■ Supplied material:
--- begin ---

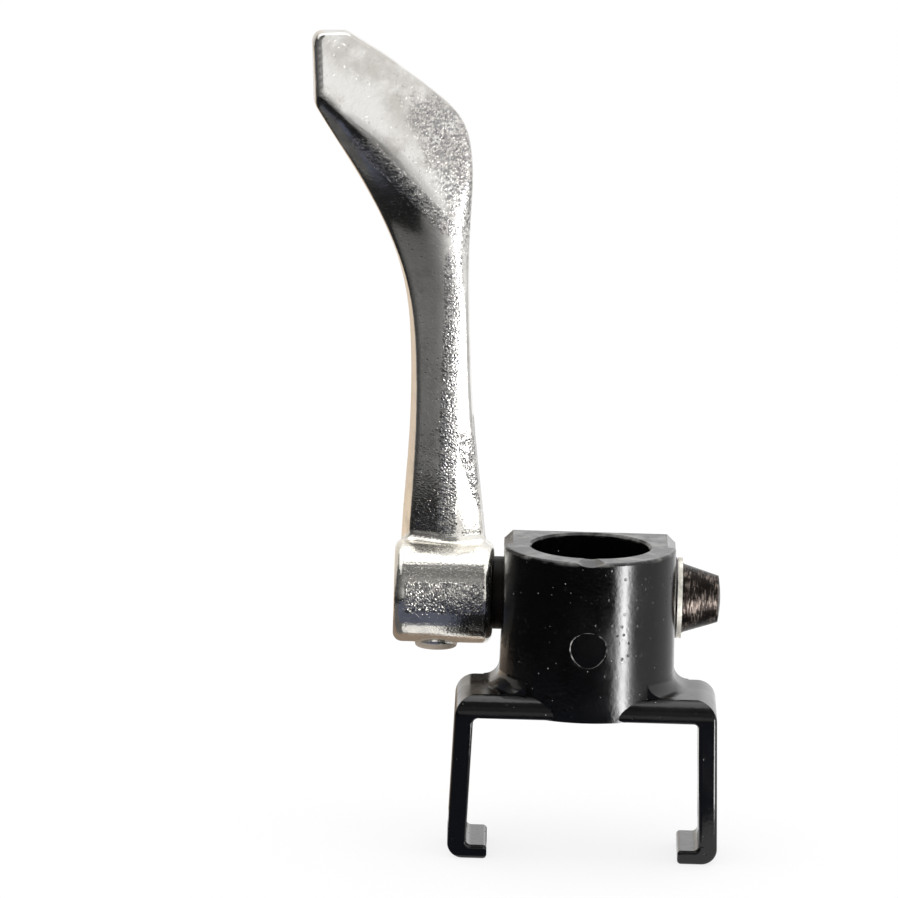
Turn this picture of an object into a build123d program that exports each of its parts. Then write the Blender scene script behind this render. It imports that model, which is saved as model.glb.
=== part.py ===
from build123d import *
import os
from math import cos, radians, sqrt, tan

# A cam lever: a cast saddle that clips over a rail, with an upright bore for a waisted stud and a
# cross shaft behind the bore. The lever turns the shaft, and the shaft's middle locks in the waist.
# X runs along the cam shaft with the lever at -X, Y runs back, Z up.
# The origin is on the axis of the stud bore, in the plane of the saddle's underside.

# Housing
bore_radius = 7.7            # passes a 1/2 in stud head with room to tilt
bore_chamfer = 0.3
boss_wall = 3.45             # round the front of the bore
boss_height = 21.1           # saddle underside to top face
boss_back = 8.4              # bore axis to the flat back face
boss_draft = 0.7             # degrees
boss_shoulder = 1.1          # chamfer along the top of each flat side
boss_edge = 0.4              # round on the other top edges
flare_radius = 2.0           # where the boss runs out into the saddle
flare_overlap = 0.4          # how far the run-out is bedded in the boss
plate_thickness = 2.8
saddle_front = 10.6          # bore axis to the saddle's front face
saddle_front_round = 2.4     # along the top of that face
saddle_back = 4.2            # bore axis to the saddle's back face
saddle_half_width = 16.9     # over the legs, at the top
bend_radius = 2.5            # outside of the corner from plate to leg
inner_radius = 0.7
leg_thickness = 2.4
leg_splay = 1.8              # degrees outward
leg_drop = 18.8              # saddle underside to the sole of the feet
foot_front_taper = 0.9       # how much further back the feet start
foot_back_taper = 1.9        # how much sooner the feet end
taper_start = 1.0            # below the saddle's underside
hook_reach = 2.75            # how far each foot turns in past its leg
hook_thickness = 1.8
heel_radius = 2.0
saddle_edge = 0.5            # round on the saddle's front and back edges
hook_round = 0.5             # on the tips of the hooks
tunnel_wall = 2.5            # round the cam shaft
tunnel_half_length = 11.15
tunnel_blend = 1.0           # fillet between the tunnel and the boss's back
tunnel_cover = 0.4           # flat back left between that fillet and the top face
spot_face_radius = 5.8       # machined flat round each end of the tunnel
notch_radius = 4.0           # scallop over the front rim of the bore
notch_depth = 0.5            # at the outside of the boss
notch_slope = 7.0            # degrees, down towards the front
gate_mark_radius = 2.45      # round spot that the casting gate left on the front
gate_mark_depth = 0.35
gate_mark_height = 9.5

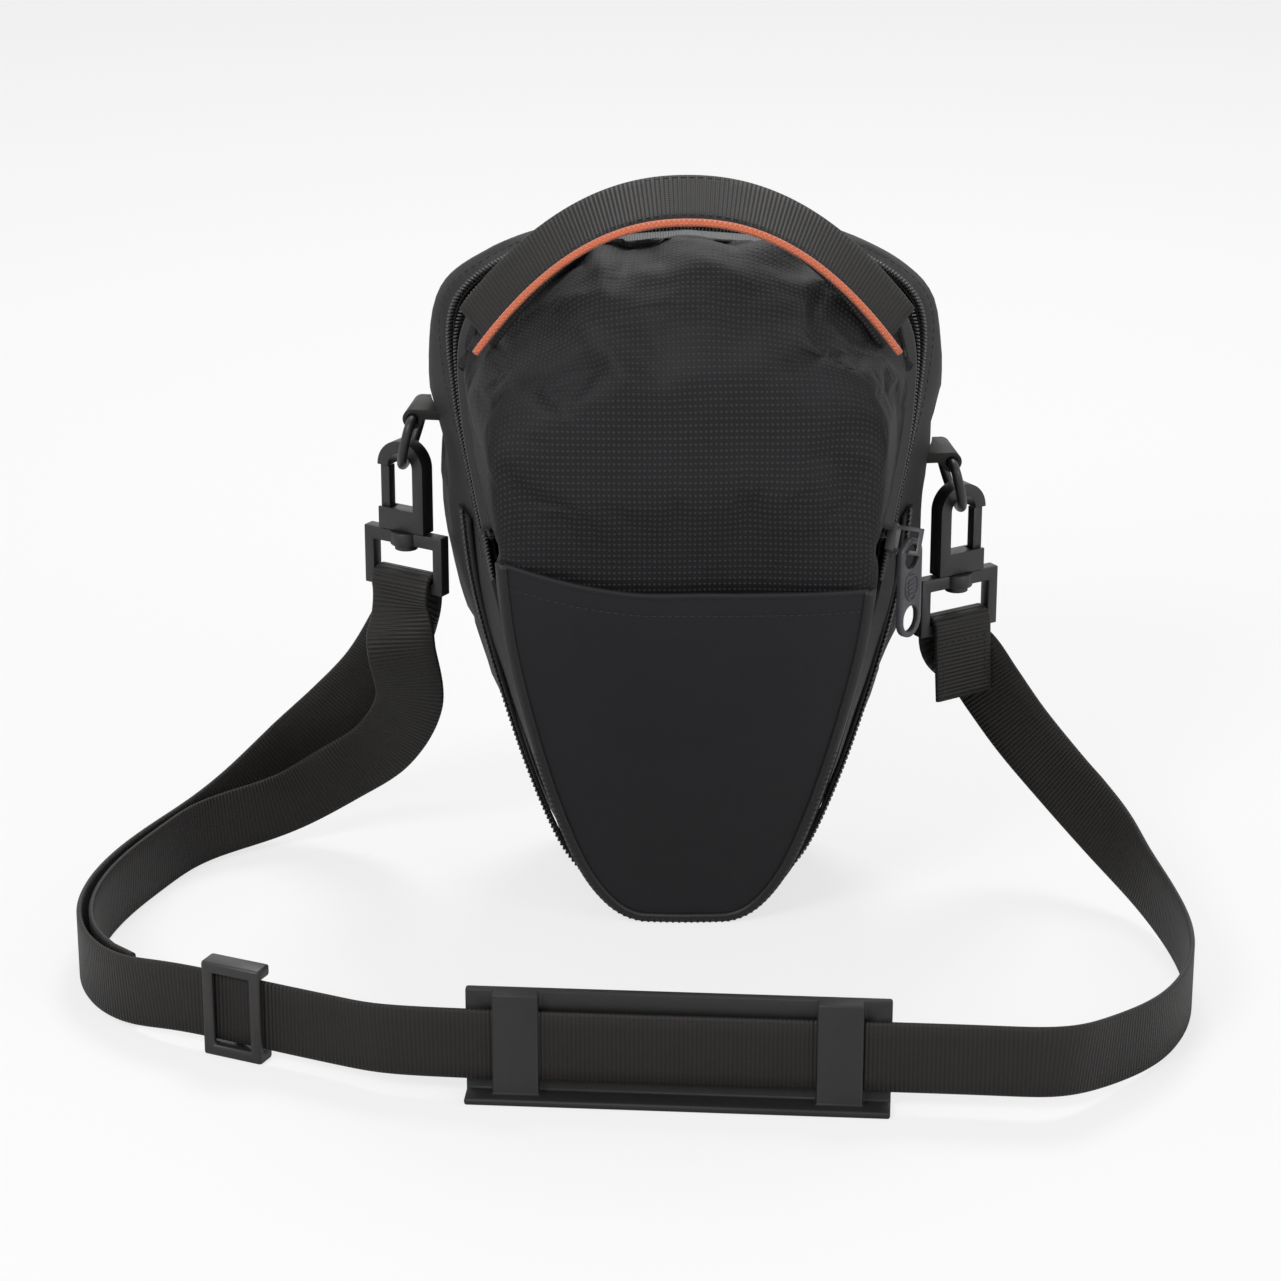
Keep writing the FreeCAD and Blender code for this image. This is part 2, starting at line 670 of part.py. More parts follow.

--- end ---

■ Stated problem: Your task is to output the full set of records exactly as presented.

■ Completed exercise:
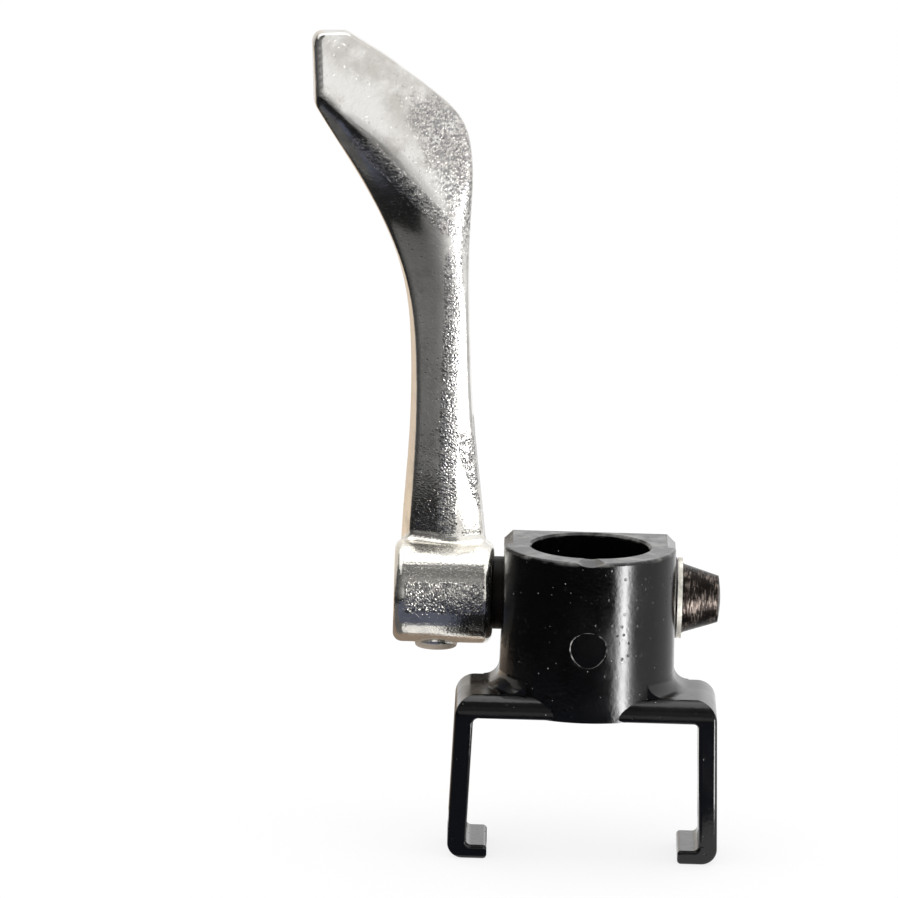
Turn this picture of an object into a build123d program that exports each of its parts. Then write the Blender scene script behind this render. It imports that model, which is saved as model.glb.
=== part.py ===
from build123d import *
import os
from math import cos, radians, sqrt, tan

# A cam lever: a cast saddle that clips over a rail, with an upright bore for a waisted stud and a
# cross shaft behind the bore. The lever turns the shaft, and the shaft's middle locks in the waist.
# X runs along the cam shaft with the lever at -X, Y runs back, Z up.
# The origin is on the axis of the stud bore, in the plane of the saddle's underside.

# Housing
bore_radius = 7.7            # passes a 1/2 in stud head with room to tilt
bore_chamfer = 0.3
boss_wall = 3.45             # round the front of the bore
boss_height = 21.1           # saddle underside to top face
boss_back = 8.4              # bore axis to the flat back face
boss_draft = 0.7             # degrees
boss_shoulder = 1.1          # chamfer along the top of each flat side
boss_edge = 0.4              # round on the other top edges
flare_radius = 2.0           # where the boss runs out into the saddle
flare_overlap = 0.4          # how far the run-out is bedded in the boss
plate_thickness = 2.8
saddle_front = 10.6          # bore axis to the saddle's front face
saddle_front_round = 2.4     # along the top of that face
saddle_back = 4.2            # bore axis to the saddle's back face
saddle_half_width = 16.9     # over the legs, at the top
bend_radius = 2.5            # outside of the corner from plate to leg
inner_radius = 0.7
leg_thickness = 2.4
leg_splay = 1.8              # degrees outward
leg_drop = 18.8              # saddle underside to the sole of the feet
foot_front_taper = 0.9       # how much further back the feet start
foot_back_taper = 1.9        # how much sooner the feet end
taper_start = 1.0            # below the saddle's underside
hook_reach = 2.75            # how far each foot turns in past its leg
hook_thickness = 1.8
heel_radius = 2.0
saddle_edge = 0.5            # round on the saddle's front and back edges
hook_round = 0.5             # on the tips of the hooks
tunnel_wall = 2.5            # round the cam shaft
tunnel_half_length = 11.15
tunnel_blend = 1.0           # fillet between the tunnel and the boss's back
tunnel_cover = 0.4           # flat back left between that fillet and the top face
spot_face_radius = 5.8       # machined flat round each end of the tunnel
notch_radius = 4.0           # scallop over the front rim of the bore
notch_depth = 0.5            # at the outside of the boss
notch_slope = 7.0            # degrees, down towards the front
gate_mark_radius = 2.45      # round spot that the casting gate left on the front
gate_mark_depth = 0.35
gate_mark_height = 9.5

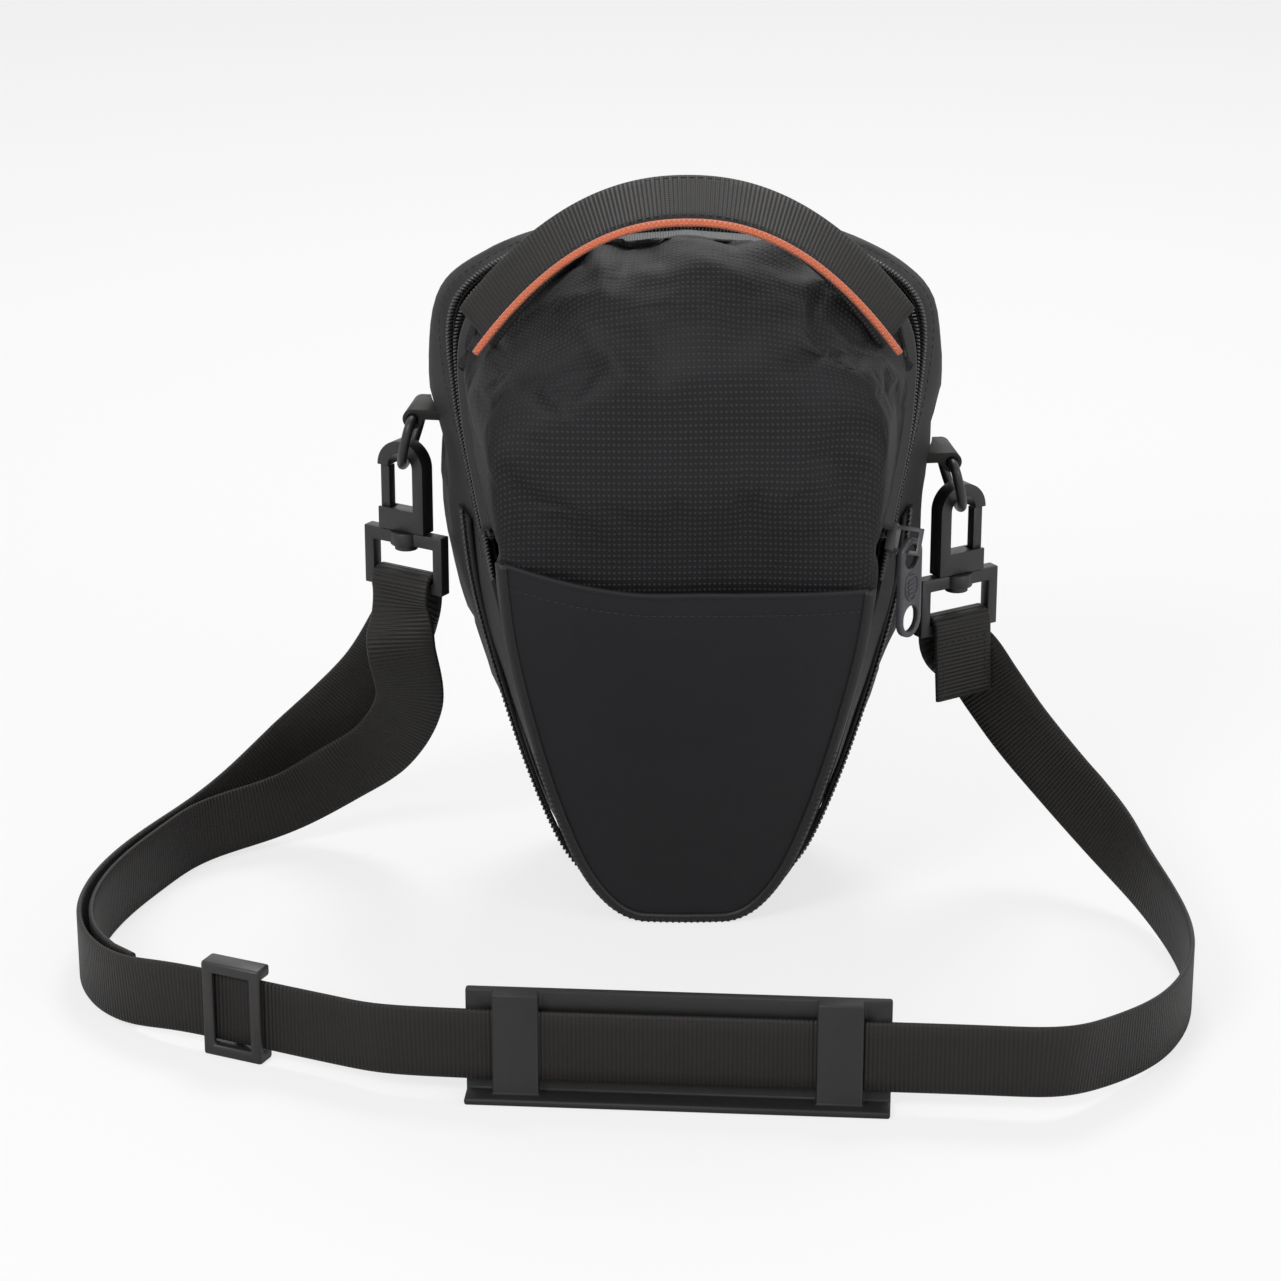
Keep writing the FreeCAD and Blender code for this image. This is part 2, starting at line 670 of part.py. More parts follow.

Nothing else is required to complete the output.